The exposure bias problem in GNN-based RSs was addressed in [
56]. In this paper, a neighbor aggregation via an inverse propensity approach was proposed. The mentioned approach balances the biased local structure of each target node by obtaining the user–item propensity score for each interaction in the graph, and then, the inverse propensity score with Laplacian normalization is used as the edge weight for the process of neighbor aggregation. This leads to highlighting the less-popular neighbors in an embedding. The results showed that the debiasing method works successfully, hence increasing the performance of the model.

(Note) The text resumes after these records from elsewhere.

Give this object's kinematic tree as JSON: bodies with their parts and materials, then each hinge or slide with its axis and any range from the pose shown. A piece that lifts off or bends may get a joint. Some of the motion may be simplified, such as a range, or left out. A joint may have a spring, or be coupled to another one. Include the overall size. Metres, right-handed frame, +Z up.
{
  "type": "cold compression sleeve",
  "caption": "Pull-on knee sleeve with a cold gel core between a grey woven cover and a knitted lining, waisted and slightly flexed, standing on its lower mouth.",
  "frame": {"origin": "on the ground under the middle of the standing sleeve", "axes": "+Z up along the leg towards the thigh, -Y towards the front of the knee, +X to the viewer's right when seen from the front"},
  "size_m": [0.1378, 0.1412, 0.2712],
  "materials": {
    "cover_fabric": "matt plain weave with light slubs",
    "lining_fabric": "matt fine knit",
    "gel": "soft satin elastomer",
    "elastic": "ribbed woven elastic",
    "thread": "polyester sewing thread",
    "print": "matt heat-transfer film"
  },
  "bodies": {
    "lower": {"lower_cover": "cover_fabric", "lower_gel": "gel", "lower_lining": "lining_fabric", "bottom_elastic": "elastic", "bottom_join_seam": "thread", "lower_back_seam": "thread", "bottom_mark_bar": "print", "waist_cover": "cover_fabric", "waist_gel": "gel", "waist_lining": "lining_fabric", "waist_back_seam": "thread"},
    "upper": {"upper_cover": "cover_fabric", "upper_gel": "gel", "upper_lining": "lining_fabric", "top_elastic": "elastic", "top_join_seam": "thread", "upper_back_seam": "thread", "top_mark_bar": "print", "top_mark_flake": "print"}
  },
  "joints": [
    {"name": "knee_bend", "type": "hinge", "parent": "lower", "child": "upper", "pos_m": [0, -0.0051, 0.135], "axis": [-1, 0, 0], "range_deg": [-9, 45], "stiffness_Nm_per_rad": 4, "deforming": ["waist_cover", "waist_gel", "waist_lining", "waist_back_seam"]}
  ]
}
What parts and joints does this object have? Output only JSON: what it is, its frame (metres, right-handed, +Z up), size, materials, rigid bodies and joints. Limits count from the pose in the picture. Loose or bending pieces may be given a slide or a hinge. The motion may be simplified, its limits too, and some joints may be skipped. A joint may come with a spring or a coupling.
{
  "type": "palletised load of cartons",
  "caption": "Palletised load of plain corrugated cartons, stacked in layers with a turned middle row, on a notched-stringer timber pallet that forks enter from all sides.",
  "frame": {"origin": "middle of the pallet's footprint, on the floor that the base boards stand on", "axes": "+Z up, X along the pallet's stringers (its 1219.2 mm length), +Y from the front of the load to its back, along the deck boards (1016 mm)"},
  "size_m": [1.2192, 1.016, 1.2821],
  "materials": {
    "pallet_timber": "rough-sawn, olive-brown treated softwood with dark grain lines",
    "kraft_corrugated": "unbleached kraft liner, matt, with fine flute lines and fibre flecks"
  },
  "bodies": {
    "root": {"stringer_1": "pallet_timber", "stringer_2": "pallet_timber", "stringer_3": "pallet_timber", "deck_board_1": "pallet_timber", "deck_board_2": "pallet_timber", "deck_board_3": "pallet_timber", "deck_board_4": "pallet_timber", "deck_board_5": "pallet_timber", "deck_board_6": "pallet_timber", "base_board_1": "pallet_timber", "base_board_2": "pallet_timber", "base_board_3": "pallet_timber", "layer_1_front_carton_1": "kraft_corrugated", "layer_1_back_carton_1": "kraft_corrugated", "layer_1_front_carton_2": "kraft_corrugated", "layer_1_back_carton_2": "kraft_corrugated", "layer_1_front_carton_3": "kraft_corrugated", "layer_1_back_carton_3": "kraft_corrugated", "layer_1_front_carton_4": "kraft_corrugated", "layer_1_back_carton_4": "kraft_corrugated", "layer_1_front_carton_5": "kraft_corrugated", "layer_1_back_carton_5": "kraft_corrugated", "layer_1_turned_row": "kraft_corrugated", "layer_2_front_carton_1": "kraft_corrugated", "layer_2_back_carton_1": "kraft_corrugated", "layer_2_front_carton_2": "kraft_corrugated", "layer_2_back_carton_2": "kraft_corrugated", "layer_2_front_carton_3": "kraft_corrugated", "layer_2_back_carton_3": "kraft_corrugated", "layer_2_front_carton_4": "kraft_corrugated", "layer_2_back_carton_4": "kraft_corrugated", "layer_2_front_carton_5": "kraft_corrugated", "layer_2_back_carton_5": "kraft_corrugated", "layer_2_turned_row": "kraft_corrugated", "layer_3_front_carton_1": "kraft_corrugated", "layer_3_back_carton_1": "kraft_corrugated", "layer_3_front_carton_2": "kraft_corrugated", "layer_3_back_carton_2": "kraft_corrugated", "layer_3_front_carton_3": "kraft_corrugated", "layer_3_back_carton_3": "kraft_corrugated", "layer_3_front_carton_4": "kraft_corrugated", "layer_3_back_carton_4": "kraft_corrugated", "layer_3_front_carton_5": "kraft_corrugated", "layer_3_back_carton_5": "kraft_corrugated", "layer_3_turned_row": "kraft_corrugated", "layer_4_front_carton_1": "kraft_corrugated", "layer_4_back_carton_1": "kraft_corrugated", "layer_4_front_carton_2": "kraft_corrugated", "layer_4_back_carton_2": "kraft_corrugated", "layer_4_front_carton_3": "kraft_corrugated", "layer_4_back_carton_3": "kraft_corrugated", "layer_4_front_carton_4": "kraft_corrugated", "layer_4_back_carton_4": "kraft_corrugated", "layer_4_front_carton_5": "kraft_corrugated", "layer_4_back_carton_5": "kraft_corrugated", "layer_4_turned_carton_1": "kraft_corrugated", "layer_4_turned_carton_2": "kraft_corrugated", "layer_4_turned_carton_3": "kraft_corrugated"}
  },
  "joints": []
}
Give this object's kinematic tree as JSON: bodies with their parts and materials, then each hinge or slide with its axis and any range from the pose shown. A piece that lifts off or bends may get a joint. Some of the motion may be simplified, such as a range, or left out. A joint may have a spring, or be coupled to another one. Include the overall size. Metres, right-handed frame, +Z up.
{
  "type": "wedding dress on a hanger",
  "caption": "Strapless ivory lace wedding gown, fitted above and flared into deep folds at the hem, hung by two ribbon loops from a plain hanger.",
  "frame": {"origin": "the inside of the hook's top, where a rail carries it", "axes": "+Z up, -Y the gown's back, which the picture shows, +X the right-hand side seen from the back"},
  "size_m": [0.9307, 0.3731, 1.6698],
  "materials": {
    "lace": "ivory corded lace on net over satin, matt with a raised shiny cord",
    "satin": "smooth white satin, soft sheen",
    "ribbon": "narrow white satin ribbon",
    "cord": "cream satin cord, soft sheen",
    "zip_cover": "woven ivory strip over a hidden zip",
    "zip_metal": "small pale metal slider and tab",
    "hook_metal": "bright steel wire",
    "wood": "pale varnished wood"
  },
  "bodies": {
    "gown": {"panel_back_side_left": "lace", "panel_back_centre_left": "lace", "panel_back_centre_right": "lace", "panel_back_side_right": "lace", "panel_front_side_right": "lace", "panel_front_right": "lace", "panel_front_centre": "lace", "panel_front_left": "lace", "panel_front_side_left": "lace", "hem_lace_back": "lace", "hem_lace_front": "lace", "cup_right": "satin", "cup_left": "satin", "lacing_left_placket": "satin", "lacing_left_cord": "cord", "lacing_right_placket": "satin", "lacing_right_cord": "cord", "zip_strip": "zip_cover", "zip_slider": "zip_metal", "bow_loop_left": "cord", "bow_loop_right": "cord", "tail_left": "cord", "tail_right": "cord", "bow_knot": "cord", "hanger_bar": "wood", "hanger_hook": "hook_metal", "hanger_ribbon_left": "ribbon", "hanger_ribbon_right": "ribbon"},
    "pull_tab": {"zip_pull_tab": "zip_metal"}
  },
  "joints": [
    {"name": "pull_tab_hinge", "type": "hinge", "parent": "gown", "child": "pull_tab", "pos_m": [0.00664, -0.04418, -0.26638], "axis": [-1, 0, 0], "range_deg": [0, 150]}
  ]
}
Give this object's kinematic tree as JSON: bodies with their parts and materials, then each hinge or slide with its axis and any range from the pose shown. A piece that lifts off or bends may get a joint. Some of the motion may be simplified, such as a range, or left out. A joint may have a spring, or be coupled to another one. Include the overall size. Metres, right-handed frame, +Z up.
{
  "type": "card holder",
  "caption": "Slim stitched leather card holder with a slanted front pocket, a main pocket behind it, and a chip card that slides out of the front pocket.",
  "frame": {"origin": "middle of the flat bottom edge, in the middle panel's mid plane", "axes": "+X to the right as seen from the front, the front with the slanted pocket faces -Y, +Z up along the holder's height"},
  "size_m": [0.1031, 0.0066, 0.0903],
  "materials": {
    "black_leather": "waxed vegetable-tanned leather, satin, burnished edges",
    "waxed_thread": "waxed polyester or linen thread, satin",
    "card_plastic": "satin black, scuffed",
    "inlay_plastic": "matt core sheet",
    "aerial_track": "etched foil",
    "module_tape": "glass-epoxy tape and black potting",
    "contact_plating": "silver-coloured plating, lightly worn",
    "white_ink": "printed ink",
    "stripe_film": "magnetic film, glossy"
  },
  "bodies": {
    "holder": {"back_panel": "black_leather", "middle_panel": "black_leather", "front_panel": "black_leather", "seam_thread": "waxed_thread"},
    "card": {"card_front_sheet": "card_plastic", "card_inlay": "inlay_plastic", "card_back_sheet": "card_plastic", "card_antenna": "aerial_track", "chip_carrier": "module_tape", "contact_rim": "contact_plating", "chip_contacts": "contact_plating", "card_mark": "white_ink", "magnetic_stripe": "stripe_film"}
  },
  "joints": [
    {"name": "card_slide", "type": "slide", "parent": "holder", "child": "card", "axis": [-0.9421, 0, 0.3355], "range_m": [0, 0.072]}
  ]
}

Considering the mentioned challenges in RSs, bias amplification is one of the most important subjects that needs to be taken into consideration. Moreover, based on the GNN structure, the accuracy of the models can be enhanced, but the bias problem can be even worse. This problem is clearly against mentioned guidelines and needs further investigation. On the other hand, sensitive attributes such as gender in GNN-based RSs are very important, and fairness toward these attributes needs to be taken into consideration.